Significant Holdings

"The Tribunal has also concluded that the presumption drawn by the Assessing Officer was not corroborated by any evidence to establish the alleged non-genuine transaction by the assessee. It was, therefore, rightly held by the Tribunal that the claim of the assessee for exemption of Long Term Capital Gains under Section 10(38) of the Act cannot be held to be bogus on the basis of presumption in absence of any evidence brought on record by the assessee with regard to shares of Sunrise Asian Ltd, which is not even found to be rigged by the SEBI also."
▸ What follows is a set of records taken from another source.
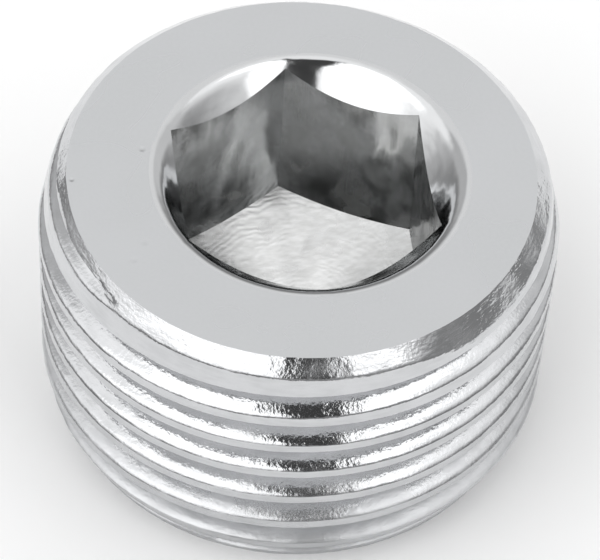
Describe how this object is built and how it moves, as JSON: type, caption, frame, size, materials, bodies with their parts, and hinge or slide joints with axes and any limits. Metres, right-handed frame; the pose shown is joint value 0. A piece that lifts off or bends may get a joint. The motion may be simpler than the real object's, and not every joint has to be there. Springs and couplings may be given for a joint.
{
  "type": "hex socket plug",
  "caption": "Short steel pipe plug with a tapered outside thread, a flat chamfered face and a countersunk hexagon socket for a key.",
  "frame": {"origin": "centre of the small end, the flat face that the plug stands on", "axes": "+Z along the thread's axis, from the small end out of the socket face; two corners of the hexagon socket lie on the Y axis"},
  "size_m": [0.0168, 0.0168, 0.01],
  "materials": {
    "plated_steel": "bright plated, machined"
  },
  "bodies": {
    "root": {"plug_body": "plated_steel"}
  },
  "joints": []
}
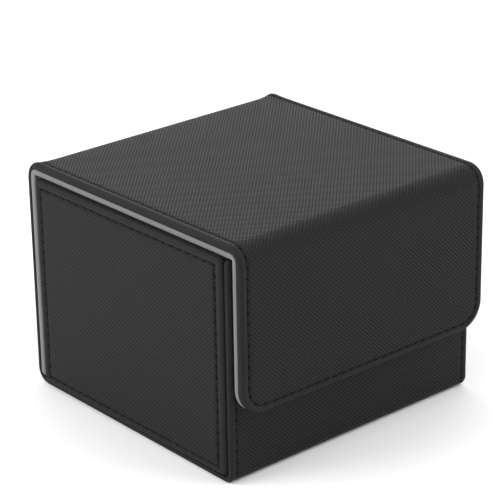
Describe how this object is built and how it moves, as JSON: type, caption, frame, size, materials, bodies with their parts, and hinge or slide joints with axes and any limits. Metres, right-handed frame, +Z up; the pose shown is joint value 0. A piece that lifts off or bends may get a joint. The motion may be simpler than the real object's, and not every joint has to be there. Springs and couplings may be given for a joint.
{
  "type": "card deck box",
  "caption": "Hinged-lid deck box for sleeved trading cards, with a wrap-around lid and front flap, stitched end panels and a grey lining.",
  "frame": {"origin": "middle of the closed box's footprint, on the surface it stands on", "axes": "+X to the right along the front, the front flap faces -Y, +Z up"},
  "size_m": [0.1064, 0.1074, 0.08],
  "materials": {
    "pu_leather": "semi-matte black, fine embossed weave",
    "microfibre": "light grey brushed microfibre",
    "greyboard": "plain compressed board",
    "thread": "black bonded thread",
    "nickel": "bright nickel plate on a magnet"
  },
  "bodies": {
    "tray": {"front_skin": "pu_leather", "front_board": "greyboard", "tray_magnets": "nickel", "floor_skin": "pu_leather", "floor_board": "greyboard", "back_skin": "pu_leather", "back_board": "greyboard", "back_lining": "microfibre", "floor_lining": "microfibre", "front_lining": "microfibre", "left_end_skin": "pu_leather", "left_end_board": "greyboard", "left_end_lining": "microfibre", "left_end_thread": "thread", "right_end_skin": "pu_leather", "right_end_board": "greyboard", "right_end_lining": "microfibre", "right_end_thread": "thread", "rear_fold_skin": "pu_leather", "rear_fold_lining": "microfibre", "tray_thread": "thread"},
    "lid": {"lid_skin": "pu_leather", "lid_board": "greyboard", "lid_lining": "microfibre", "lid_thread": "thread", "front_fold_skin": "pu_leather", "front_fold_lining": "microfibre"},
    "flap": {"flap_skin": "pu_leather", "flap_board": "greyboard", "flap_lining": "microfibre", "flap_magnets": "nickel", "flap_thread": "thread"}
  },
  "joints": [
    {"name": "lid_hinge", "type": "hinge", "parent": "tray", "child": "lid", "pos_m": [0, 0.05224, 0.07854], "axis": [-1, 0, 0], "range_deg": [0, 180], "deforming": ["rear_fold_skin", "rear_fold_lining"]},
    {"name": "flap_hinge", "type": "hinge", "parent": "lid", "child": "flap", "pos_m": [0, -0.0523, 0.0786], "axis": [-1, 0, 0], "range_deg": [0, 180], "deforming": ["front_fold_skin", "front_fold_lining"]}
  ]
}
"The Assessee held the shares for two and half years and after holding the shares for a long period, the same were sold by the assessee and therefore, reliance was placed on the decision of this Court in the case of Jagat Pravinbhai Sarabhai (supra), wherein this Court has held as under: 'The investment was made in the year 2000-01. The shares were retained for more than ten years and were sold after such long time. These circumstances suggested that the investment was not bogus or investment made in penny stock. The shares were purchased in order to invest and not for the purpose of earning exempted income by frequent trading in short span.' "

"Considering the impugned assessment order, the ld. AO has not provided any evidence even worth a name that Assessee's own money has been routed back to him. There is no nexus with the Assessee with price rigging and no adverse observation from stock exchange. The addition simply on third party statement is uncalled for."
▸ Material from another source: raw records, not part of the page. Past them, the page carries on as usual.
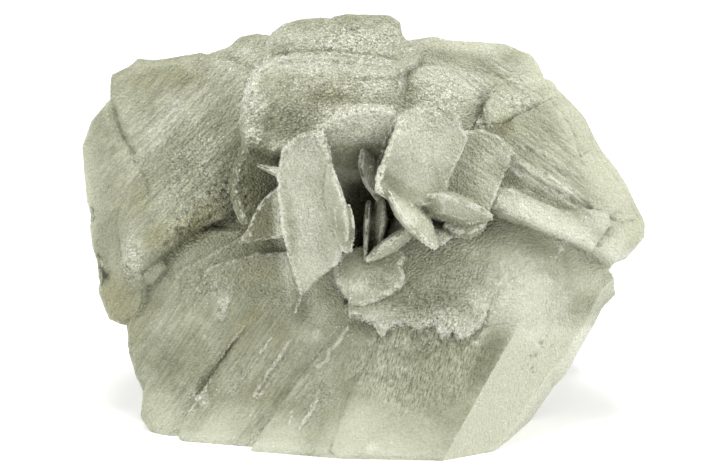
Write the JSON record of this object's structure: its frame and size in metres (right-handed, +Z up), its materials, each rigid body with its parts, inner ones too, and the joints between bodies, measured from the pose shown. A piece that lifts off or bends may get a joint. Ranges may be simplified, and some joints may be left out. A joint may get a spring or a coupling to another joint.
{
  "type": "selenite crystal cluster",
  "caption": "Free-standing cluster of thick frosted selenite slabs grown together round an open rose of small lens-shaped blades, on a flat broken base.",
  "frame": {"origin": "middle of the cluster's footprint box, on the plane it stands on", "axes": "+X to the right across the open rose, +Y away from the viewer who faces the rose, +Z up"},
  "size_m": [0.113, 0.0746, 0.0774],
  "materials": {
    "selenite": "frosted, sugary grain, translucent at thin edges"
  },
  "bodies": {
    "root": {"selenite_cluster": "selenite"}
  },
  "joints": []
}
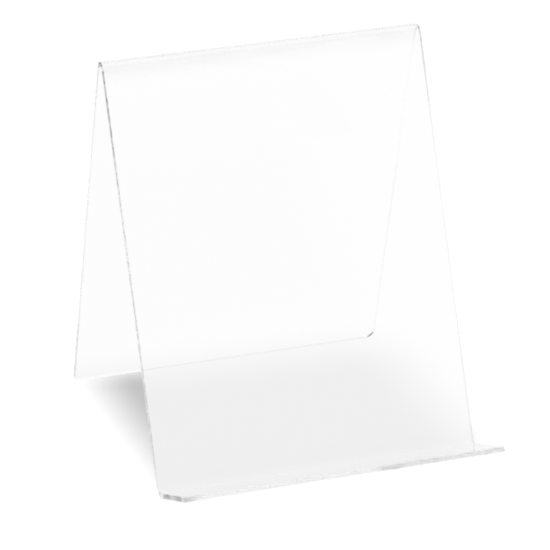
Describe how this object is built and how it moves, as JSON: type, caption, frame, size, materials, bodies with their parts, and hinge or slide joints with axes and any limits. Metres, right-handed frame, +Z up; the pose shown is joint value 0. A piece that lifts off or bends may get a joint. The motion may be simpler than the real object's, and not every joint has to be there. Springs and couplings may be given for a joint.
{
  "type": "book display stand",
  "caption": "Free-standing book display stand of heat-bent clear acrylic sheet: a leaning front panel, a turned-up ledge for the book and a back leg folded over a rounded ridge.",
  "frame": {"origin": "middle of the stand's bounding box in X and Y, at the level of the table it stands on", "axes": "+X along the ledge, to the right of a reader facing the stand; -Y towards the reader; +Z up"},
  "size_m": [0.2032, 0.2252, 0.24],
  "materials": {
    "clear_acrylic": "clear and colourless, with polished faces and lightly polished cut edges"
  },
  "bodies": {
    "root": {"bent_acrylic_sheet": "clear_acrylic"}
  },
  "joints": []
}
"The Assessee by filing relevant documents such as purchase bills of shares, bank account statement, DP statement and some broker notes in order to establish his claim of LTCG, has discharged primafacie onus cast u/s 68 of the Act."

"The additions in view of the above facts and circumstances and decisions, are not sustainable, thus the same are deleted."

Core Principles Established:

  • Mere suspicion, price volatility, or investigation reports without direct evidence cannot be the basis for additions under Sections 68 and 69C;
  • Discharge of onus under Section 68 requires credible documentary evidence, including banking channels, demat records, and share certificates;
  • Long holding periods and genuine mode of transactions support the bona fide nature of investments;
  • Binding jurisdictional High Court decisions prevail over non-jurisdictional High Court rulings;
  • Additions under Section 69C collapse if the foundational addition under Section 68 is deleted.

Final Determinations:

  • The addition of Rs. 25,15,320/- under Section 68 was deleted;
  • The addition of Rs. 1,00,613/- under Section 69C was deleted;
  • The exemption claimed under Section 10(38) was upheld;
  • The appeal filed by the Assessee was allowed.